Reproduce each record below exactly as written.

**STORED RECORDS**

● ● ● ● ●

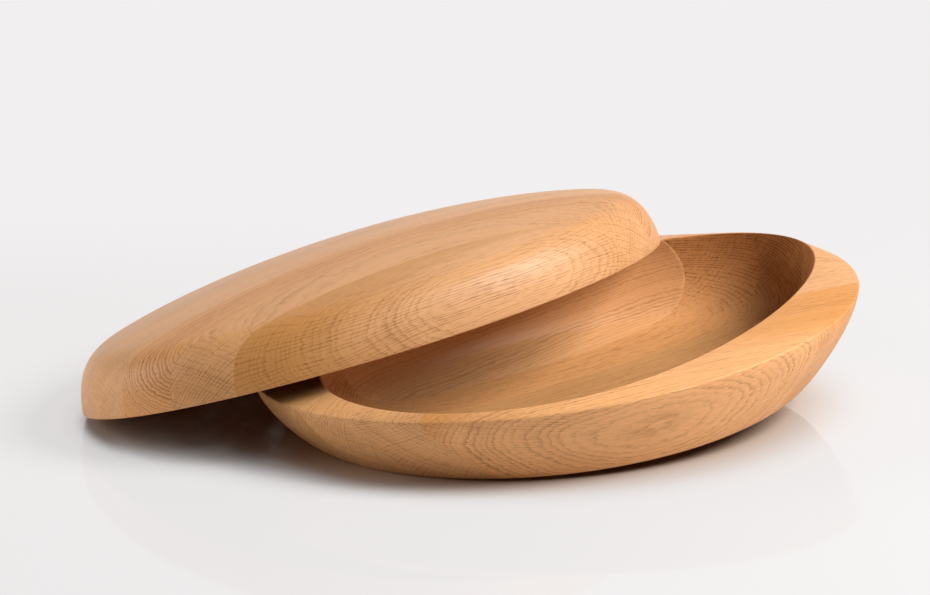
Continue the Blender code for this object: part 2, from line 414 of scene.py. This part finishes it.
def shell_tree(end_shares, side_shares):
    """Geometry nodes of one half: outer wall, rim band and hollow on one oval's angle."""
    tree = bpy.data.node_groups.new("carved_half", "GeometryNodeTree")
    face = tree.interface
    sockets = {
        name: face.new_socket(name=name, in_out="INPUT", socket_type=kind)
        for name, kind in INPUTS.items()
    }
    face.new_socket(name="Half", in_out="OUTPUT", socket_type="NodeSocketGeometry")
    net = Net(tree)
    group = tree.nodes.new("NodeGroupInput")
    given = {name: Wire(net, group.outputs[name]) for name in INPUTS}

    place = net.add("GeometryNodeInputPosition")
    grid_x, grid_y, _ = net.split(place)
    angle = (grid_x + MIDDLE) * math.tau
    t = grid_y + MIDDLE
    side_share = angle.math("SINE") ** 2.0
    seam = oval(angle, given["Half Length"], given["Half Width"], given["Fuller Back"], 0.0)
    turn = given["Opening Turn"]
    opening = oval(
        angle - turn,
        given["Opening Half Length"],
        given["Opening Half Width"],
        given["Opening Fuller Back"],
        given["Opening Wider Right"],
    )
    cosine, sine = turn.math("COSINE"), turn.math("SINE")
    middle_x, middle_y, _ = net.split(given["Opening Middle"])
    lip = (
        middle_x + cosine * opening[0] - sine * opening[1],
        middle_y + sine * opening[0] + cosine * opening[1],
    )
    deeper_x, deeper_y, _ = net.split(given["Deeper"])
    lean_x, lean_y, _ = net.split(given["Lean"])

    def surface(position, columns, rows):
        """Grid laid out along a formula for its points."""
        grid = net.add("GeometryNodeMeshGrid", values={"Vertices X": columns, "Vertices Y": rows})
        return net.add("GeometryNodeSetPosition", values={"Geometry": grid, "Position": position})

    def wall(ring, start, depth, end, side):
        """Point of a wall whose section turns from the end's to the side's around the oval."""
        reach = end[0] + (side[0] - end[0]) * side_share
        sunk = end[1] + (side[1] - end[1]) * side_share
        carried = sunk * (2 - sunk)
        x = ring[0] * reach + lean_x * carried
        y = ring[1] * reach + lean_y * carried
        full = depth + (deeper_x * x + deeper_y * y) * depth.math("SIGN")
        return net.join(x, y, start + (full - start) * sunk)

    around = given["Around"] + 1
    hollow = section(t, HOLLOW_SHARES)
    outside = wall(seam, 0.0, given["Depth"], section(t, end_shares), section(t, side_shares))
    inside = wall(lip, given["Rim Rise"], given["Hollow Depth"], hollow, hollow)
    band = net.join(
        seam[0] + (lip[0] - seam[0]) * t,
        seam[1] + (lip[1] - seam[1]) * t,
        given["Rim Rise"] * t,
    )
    joined = tree.nodes.new("GeometryNodeJoinGeometry")
    for form, rows in ((outside, given["Steps"]), (inside, given["Steps"]), (band, 2)):
        tree.links.new(surface(form, around, rows).socket, joined.inputs[0])
    merged = net.add(
        "GeometryNodeMergeByDistance",
        values={"Geometry": Wire(net, joined.outputs[0]), "Distance": WELD_DISTANCE},
    )
    real = net.add("GeometryNodeRealizeInstances", values={"Geometry": merged})
    oiled = net.add("GeometryNodeSetMaterial", values={"Geometry": real, "Material": given["Oak"]})
    net.add("NodeGroupOutput", values={"Half": oiled})
    return tree, {name: socket.identifier for name, socket in sockets.items()}


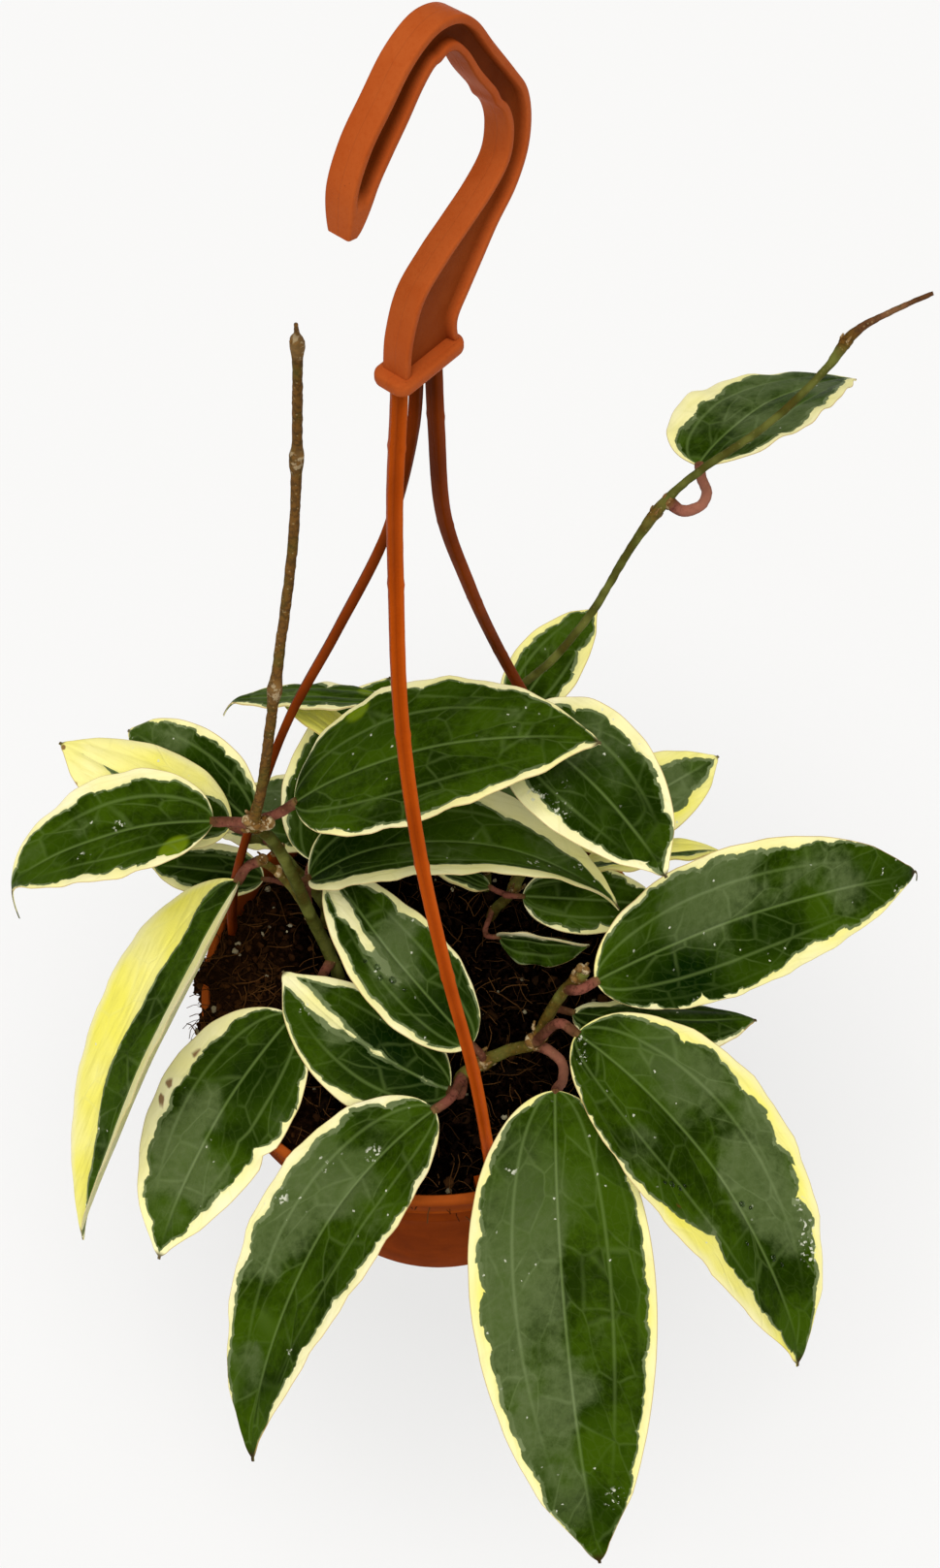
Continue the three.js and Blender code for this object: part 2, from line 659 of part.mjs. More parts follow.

● ● ● ● ●

**COMPLETE ANSWER**
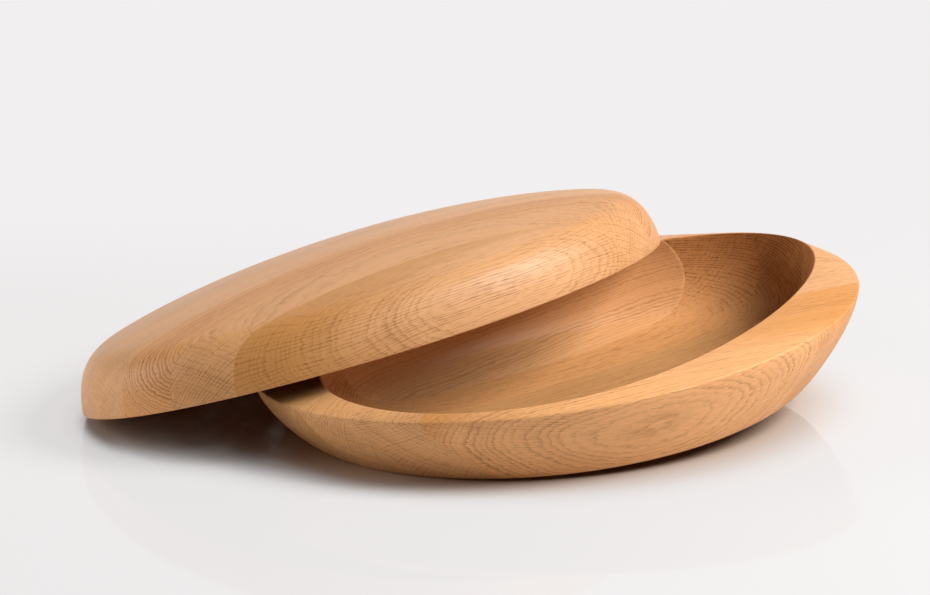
Continue the Blender code for this object: part 2, from line 414 of scene.py. This part finishes it.
def shell_tree(end_shares, side_shares):
    """Geometry nodes of one half: outer wall, rim band and hollow on one oval's angle."""
    tree = bpy.data.node_groups.new("carved_half", "GeometryNodeTree")
    face = tree.interface
    sockets = {
        name: face.new_socket(name=name, in_out="INPUT", socket_type=kind)
        for name, kind in INPUTS.items()
    }
    face.new_socket(name="Half", in_out="OUTPUT", socket_type="NodeSocketGeometry")
    net = Net(tree)
    group = tree.nodes.new("NodeGroupInput")
    given = {name: Wire(net, group.outputs[name]) for name in INPUTS}

    place = net.add("GeometryNodeInputPosition")
    grid_x, grid_y, _ = net.split(place)
    angle = (grid_x + MIDDLE) * math.tau
    t = grid_y + MIDDLE
    side_share = angle.math("SINE") ** 2.0
    seam = oval(angle, given["Half Length"], given["Half Width"], given["Fuller Back"], 0.0)
    turn = given["Opening Turn"]
    opening = oval(
        angle - turn,
        given["Opening Half Length"],
        given["Opening Half Width"],
        given["Opening Fuller Back"],
        given["Opening Wider Right"],
    )
    cosine, sine = turn.math("COSINE"), turn.math("SINE")
    middle_x, middle_y, _ = net.split(given["Opening Middle"])
    lip = (
        middle_x + cosine * opening[0] - sine * opening[1],
        middle_y + sine * opening[0] + cosine * opening[1],
    )
    deeper_x, deeper_y, _ = net.split(given["Deeper"])
    lean_x, lean_y, _ = net.split(given["Lean"])

    def surface(position, columns, rows):
        """Grid laid out along a formula for its points."""
        grid = net.add("GeometryNodeMeshGrid", values={"Vertices X": columns, "Vertices Y": rows})
        return net.add("GeometryNodeSetPosition", values={"Geometry": grid, "Position": position})

    def wall(ring, start, depth, end, side):
        """Point of a wall whose section turns from the end's to the side's around the oval."""
        reach = end[0] + (side[0] - end[0]) * side_share
        sunk = end[1] + (side[1] - end[1]) * side_share
        carried = sunk * (2 - sunk)
        x = ring[0] * reach + lean_x * carried
        y = ring[1] * reach + lean_y * carried
        full = depth + (deeper_x * x + deeper_y * y) * depth.math("SIGN")
        return net.join(x, y, start + (full - start) * sunk)

    around = given["Around"] + 1
    hollow = section(t, HOLLOW_SHARES)
    outside = wall(seam, 0.0, given["Depth"], section(t, end_shares), section(t, side_shares))
    inside = wall(lip, given["Rim Rise"], given["Hollow Depth"], hollow, hollow)
    band = net.join(
        seam[0] + (lip[0] - seam[0]) * t,
        seam[1] + (lip[1] - seam[1]) * t,
        given["Rim Rise"] * t,
    )
    joined = tree.nodes.new("GeometryNodeJoinGeometry")
    for form, rows in ((outside, given["Steps"]), (inside, given["Steps"]), (band, 2)):
        tree.links.new(surface(form, around, rows).socket, joined.inputs[0])
    merged = net.add(
        "GeometryNodeMergeByDistance",
        values={"Geometry": Wire(net, joined.outputs[0]), "Distance": WELD_DISTANCE},
    )
    real = net.add("GeometryNodeRealizeInstances", values={"Geometry": merged})
    oiled = net.add("GeometryNodeSetMaterial", values={"Geometry": real, "Material": given["Oak"]})
    net.add("NodeGroupOutput", values={"Half": oiled})
    return tree, {name: socket.identifier for name, socket in sockets.items()}


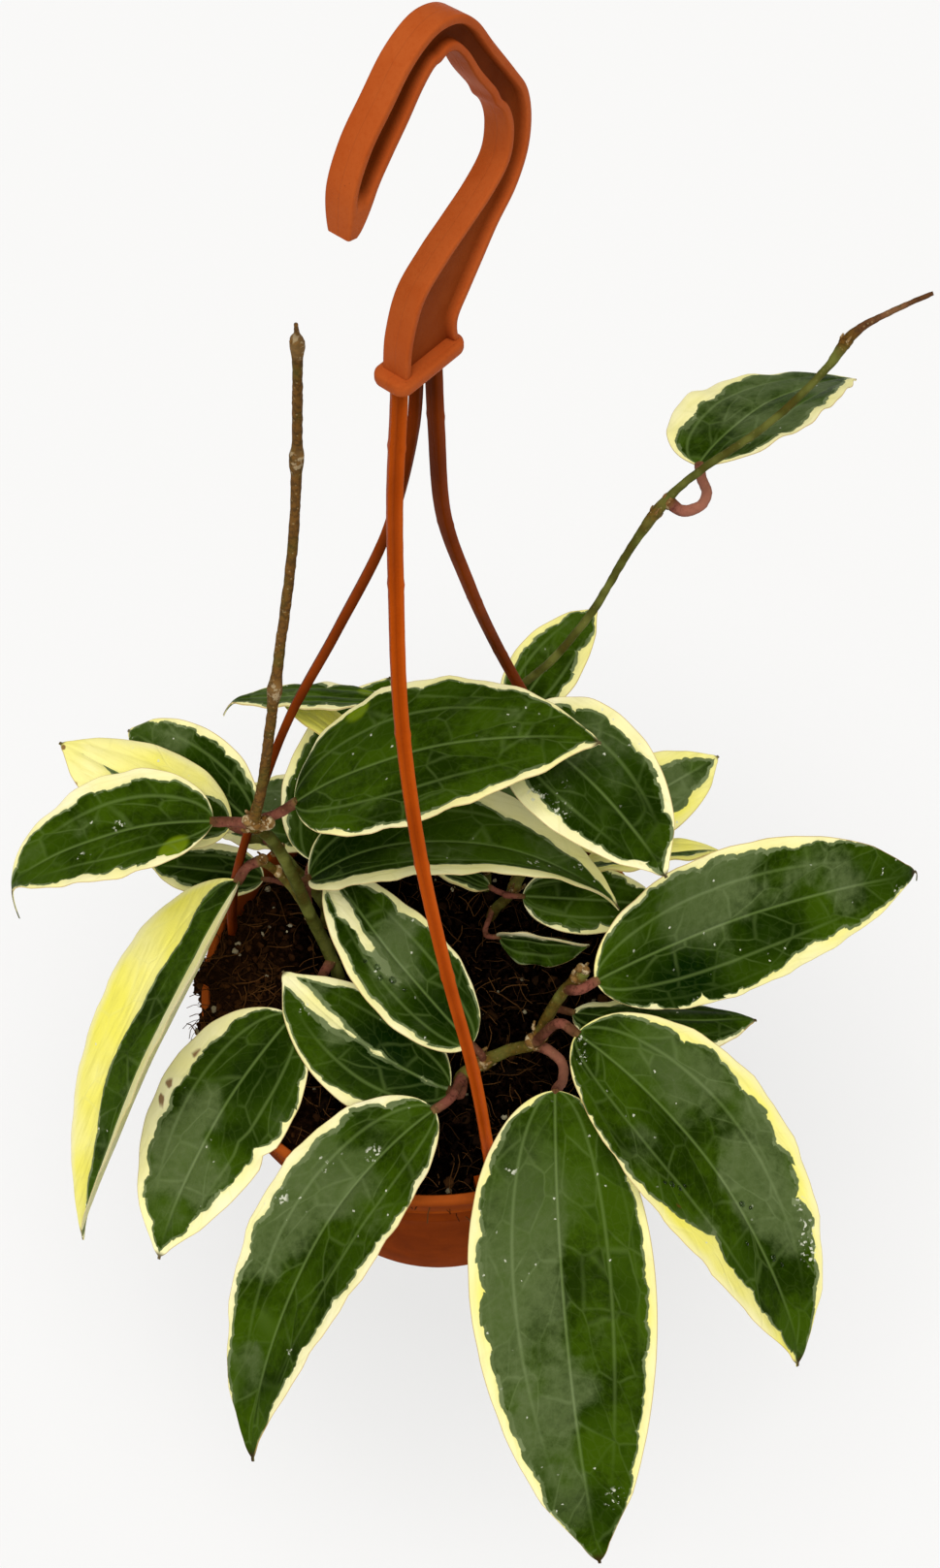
Continue the three.js and Blender code for this object: part 2, from line 659 of part.mjs. More parts follow.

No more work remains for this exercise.